WRITTEN INSTRUCTION —
Reproduce the entries shown below only from the line with "make_plate(root)" down to the line with "bpy.data.objects.remove(obj)", keeping both end lines and copying each one exactly.

EXERCISE MATERIAL —
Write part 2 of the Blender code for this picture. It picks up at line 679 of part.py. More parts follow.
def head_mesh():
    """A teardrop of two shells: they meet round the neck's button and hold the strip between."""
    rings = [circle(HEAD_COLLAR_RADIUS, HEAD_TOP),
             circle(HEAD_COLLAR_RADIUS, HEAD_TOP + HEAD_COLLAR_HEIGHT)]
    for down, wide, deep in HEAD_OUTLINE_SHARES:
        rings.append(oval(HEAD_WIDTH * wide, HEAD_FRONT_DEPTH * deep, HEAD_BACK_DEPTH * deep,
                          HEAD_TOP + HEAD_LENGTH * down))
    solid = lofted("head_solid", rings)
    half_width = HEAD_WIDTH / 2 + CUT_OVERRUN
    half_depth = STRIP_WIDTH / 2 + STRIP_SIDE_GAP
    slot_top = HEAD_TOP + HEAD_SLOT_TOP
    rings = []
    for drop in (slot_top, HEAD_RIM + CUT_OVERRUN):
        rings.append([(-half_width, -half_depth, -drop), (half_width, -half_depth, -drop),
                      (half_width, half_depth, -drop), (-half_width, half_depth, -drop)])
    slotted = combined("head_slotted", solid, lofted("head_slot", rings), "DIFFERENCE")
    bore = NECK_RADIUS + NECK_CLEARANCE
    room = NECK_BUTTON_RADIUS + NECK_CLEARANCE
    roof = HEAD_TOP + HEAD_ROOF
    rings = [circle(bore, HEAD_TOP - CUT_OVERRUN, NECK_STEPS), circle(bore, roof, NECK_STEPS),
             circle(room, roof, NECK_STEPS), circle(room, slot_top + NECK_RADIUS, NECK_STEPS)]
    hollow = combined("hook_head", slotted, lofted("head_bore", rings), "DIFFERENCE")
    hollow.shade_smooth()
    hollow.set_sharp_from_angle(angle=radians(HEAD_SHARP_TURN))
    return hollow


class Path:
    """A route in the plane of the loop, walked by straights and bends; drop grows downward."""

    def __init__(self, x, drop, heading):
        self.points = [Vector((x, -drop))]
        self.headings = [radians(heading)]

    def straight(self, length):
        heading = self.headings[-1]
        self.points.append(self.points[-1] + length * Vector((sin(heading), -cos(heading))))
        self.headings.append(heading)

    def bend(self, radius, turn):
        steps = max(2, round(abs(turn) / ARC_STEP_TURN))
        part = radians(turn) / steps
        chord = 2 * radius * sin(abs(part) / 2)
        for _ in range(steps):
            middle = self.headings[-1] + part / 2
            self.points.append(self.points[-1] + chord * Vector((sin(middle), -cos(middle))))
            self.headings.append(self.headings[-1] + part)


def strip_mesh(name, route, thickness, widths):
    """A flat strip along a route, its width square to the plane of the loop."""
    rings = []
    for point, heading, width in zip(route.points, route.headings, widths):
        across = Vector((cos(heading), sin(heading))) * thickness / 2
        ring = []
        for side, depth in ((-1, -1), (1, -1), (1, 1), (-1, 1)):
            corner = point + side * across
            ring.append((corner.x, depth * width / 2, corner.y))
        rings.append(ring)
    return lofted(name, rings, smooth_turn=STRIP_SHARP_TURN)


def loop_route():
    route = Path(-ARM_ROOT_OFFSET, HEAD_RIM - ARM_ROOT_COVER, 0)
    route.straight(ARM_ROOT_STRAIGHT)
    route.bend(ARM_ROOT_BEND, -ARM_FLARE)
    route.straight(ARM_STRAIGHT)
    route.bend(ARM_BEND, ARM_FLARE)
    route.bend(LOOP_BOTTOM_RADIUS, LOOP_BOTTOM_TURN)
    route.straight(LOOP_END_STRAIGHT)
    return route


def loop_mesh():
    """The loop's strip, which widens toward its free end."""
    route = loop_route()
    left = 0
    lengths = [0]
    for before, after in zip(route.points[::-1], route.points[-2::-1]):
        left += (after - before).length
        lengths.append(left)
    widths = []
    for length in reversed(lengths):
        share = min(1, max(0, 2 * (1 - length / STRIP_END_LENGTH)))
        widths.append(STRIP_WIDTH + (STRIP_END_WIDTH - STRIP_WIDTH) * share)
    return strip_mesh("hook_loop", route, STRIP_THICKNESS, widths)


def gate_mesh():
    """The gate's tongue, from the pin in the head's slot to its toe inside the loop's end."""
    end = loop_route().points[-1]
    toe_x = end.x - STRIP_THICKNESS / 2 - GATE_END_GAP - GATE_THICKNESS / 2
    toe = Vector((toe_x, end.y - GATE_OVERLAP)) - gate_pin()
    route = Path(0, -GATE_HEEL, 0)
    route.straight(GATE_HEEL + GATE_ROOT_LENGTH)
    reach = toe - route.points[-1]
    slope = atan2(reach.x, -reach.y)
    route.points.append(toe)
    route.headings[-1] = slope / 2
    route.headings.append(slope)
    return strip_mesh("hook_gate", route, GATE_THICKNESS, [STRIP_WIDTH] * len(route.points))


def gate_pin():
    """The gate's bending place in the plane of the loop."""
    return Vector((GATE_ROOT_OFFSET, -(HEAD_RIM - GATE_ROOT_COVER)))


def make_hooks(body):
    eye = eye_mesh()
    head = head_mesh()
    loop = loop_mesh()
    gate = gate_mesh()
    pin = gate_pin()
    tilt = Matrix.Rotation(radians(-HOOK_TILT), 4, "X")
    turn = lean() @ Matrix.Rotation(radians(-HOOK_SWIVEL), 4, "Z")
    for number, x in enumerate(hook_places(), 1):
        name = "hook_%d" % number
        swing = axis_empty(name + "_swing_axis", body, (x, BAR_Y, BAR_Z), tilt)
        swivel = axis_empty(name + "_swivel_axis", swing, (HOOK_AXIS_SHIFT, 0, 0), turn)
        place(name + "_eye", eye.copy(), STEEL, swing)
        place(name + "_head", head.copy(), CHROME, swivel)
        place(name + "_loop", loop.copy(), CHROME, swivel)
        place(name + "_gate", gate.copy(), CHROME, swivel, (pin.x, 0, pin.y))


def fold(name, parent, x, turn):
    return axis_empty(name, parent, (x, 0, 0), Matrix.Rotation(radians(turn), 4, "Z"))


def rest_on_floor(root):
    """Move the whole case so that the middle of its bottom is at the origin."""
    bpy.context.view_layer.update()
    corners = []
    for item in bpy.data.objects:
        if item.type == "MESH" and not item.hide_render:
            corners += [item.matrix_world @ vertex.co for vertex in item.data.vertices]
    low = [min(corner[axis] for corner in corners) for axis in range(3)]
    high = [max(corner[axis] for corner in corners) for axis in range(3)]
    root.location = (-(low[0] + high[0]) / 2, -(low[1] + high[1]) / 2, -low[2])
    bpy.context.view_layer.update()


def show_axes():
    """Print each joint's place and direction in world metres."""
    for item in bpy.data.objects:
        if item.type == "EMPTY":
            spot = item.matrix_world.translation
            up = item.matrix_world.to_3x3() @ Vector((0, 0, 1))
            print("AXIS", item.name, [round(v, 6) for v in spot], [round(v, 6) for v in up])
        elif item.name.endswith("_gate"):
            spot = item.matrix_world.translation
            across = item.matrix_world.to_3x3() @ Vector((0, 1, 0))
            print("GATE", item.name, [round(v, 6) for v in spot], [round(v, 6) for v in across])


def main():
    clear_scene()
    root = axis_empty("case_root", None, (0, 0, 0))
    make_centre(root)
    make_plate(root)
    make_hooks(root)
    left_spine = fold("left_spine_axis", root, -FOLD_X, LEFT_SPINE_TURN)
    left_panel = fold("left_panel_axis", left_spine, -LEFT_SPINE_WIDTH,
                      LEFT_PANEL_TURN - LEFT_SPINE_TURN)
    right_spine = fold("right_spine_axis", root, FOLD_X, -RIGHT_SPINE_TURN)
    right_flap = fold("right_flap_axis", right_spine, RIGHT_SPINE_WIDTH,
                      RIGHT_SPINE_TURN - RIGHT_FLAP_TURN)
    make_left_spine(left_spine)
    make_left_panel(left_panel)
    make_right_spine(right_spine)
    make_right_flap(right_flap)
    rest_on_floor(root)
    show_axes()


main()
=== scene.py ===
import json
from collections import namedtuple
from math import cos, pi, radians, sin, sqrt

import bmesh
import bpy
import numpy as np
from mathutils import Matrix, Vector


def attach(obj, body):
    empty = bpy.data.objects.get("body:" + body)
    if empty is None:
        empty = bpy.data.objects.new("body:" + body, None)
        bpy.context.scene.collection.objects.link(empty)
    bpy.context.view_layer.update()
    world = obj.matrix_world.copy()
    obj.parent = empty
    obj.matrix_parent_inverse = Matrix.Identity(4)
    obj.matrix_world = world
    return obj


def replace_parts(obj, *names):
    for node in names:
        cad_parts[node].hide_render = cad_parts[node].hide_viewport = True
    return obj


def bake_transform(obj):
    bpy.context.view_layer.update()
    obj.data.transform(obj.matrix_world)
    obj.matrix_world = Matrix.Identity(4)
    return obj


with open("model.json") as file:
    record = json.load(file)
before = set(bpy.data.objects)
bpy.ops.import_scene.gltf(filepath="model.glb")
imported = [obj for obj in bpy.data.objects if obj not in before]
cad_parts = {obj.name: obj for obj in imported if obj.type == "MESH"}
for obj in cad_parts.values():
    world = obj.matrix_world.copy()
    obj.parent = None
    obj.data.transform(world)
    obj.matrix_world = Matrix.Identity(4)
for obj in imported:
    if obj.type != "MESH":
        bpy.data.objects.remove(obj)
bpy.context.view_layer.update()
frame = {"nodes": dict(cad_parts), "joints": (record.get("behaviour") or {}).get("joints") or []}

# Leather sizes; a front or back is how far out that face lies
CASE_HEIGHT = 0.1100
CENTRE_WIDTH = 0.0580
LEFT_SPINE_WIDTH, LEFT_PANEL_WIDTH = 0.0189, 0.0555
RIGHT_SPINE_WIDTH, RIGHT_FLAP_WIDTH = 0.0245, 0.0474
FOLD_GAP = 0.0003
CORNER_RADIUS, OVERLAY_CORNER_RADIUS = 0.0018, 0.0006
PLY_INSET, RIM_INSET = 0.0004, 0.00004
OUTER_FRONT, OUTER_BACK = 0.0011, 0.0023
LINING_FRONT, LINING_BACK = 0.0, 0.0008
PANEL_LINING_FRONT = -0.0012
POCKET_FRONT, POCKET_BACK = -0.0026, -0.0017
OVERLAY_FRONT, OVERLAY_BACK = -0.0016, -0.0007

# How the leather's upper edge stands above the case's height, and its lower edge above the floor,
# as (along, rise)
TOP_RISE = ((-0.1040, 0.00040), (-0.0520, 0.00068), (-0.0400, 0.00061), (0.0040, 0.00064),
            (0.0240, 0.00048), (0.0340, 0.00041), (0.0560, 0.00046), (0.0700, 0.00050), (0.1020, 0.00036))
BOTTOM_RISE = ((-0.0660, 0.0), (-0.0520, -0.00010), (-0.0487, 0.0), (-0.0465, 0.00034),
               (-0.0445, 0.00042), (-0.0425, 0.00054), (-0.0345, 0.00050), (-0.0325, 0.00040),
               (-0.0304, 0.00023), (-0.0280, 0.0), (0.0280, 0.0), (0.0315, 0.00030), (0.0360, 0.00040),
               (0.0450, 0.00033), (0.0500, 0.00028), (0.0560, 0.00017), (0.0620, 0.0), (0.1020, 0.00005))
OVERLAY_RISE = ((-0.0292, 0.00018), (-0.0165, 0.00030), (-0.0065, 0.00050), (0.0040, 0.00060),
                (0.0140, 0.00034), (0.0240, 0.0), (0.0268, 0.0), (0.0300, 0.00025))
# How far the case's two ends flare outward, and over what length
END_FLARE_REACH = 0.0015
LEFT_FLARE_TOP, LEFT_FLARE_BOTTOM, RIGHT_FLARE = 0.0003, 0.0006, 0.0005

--

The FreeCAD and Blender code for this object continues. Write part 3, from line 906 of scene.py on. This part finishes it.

REPLY TO THE TASK —
    make_plate(root)
    make_hooks(root)
    left_spine = fold("left_spine_axis", root, -FOLD_X, LEFT_SPINE_TURN)
    left_panel = fold("left_panel_axis", left_spine, -LEFT_SPINE_WIDTH,
                      LEFT_PANEL_TURN - LEFT_SPINE_TURN)
    right_spine = fold("right_spine_axis", root, FOLD_X, -RIGHT_SPINE_TURN)
    right_flap = fold("right_flap_axis", right_spine, RIGHT_SPINE_WIDTH,
                      RIGHT_SPINE_TURN - RIGHT_FLAP_TURN)
    make_left_spine(left_spine)
    make_left_panel(left_panel)
    make_right_spine(right_spine)
    make_right_flap(right_flap)
    rest_on_floor(root)
    show_axes()


main()
=== scene.py ===
import json
from collections import namedtuple
from math import cos, pi, radians, sin, sqrt

import bmesh
import bpy
import numpy as np
from mathutils import Matrix, Vector


def attach(obj, body):
    empty = bpy.data.objects.get("body:" + body)
    if empty is None:
        empty = bpy.data.objects.new("body:" + body, None)
        bpy.context.scene.collection.objects.link(empty)
    bpy.context.view_layer.update()
    world = obj.matrix_world.copy()
    obj.parent = empty
    obj.matrix_parent_inverse = Matrix.Identity(4)
    obj.matrix_world = world
    return obj


def replace_parts(obj, *names):
    for node in names:
        cad_parts[node].hide_render = cad_parts[node].hide_viewport = True
    return obj


def bake_transform(obj):
    bpy.context.view_layer.update()
    obj.data.transform(obj.matrix_world)
    obj.matrix_world = Matrix.Identity(4)
    return obj


with open("model.json") as file:
    record = json.load(file)
before = set(bpy.data.objects)
bpy.ops.import_scene.gltf(filepath="model.glb")
imported = [obj for obj in bpy.data.objects if obj not in before]
cad_parts = {obj.name: obj for obj in imported if obj.type == "MESH"}
for obj in cad_parts.values():
    world = obj.matrix_world.copy()
    obj.parent = None
    obj.data.transform(world)
    obj.matrix_world = Matrix.Identity(4)
for obj in imported:
    if obj.type != "MESH":
        bpy.data.objects.remove(obj)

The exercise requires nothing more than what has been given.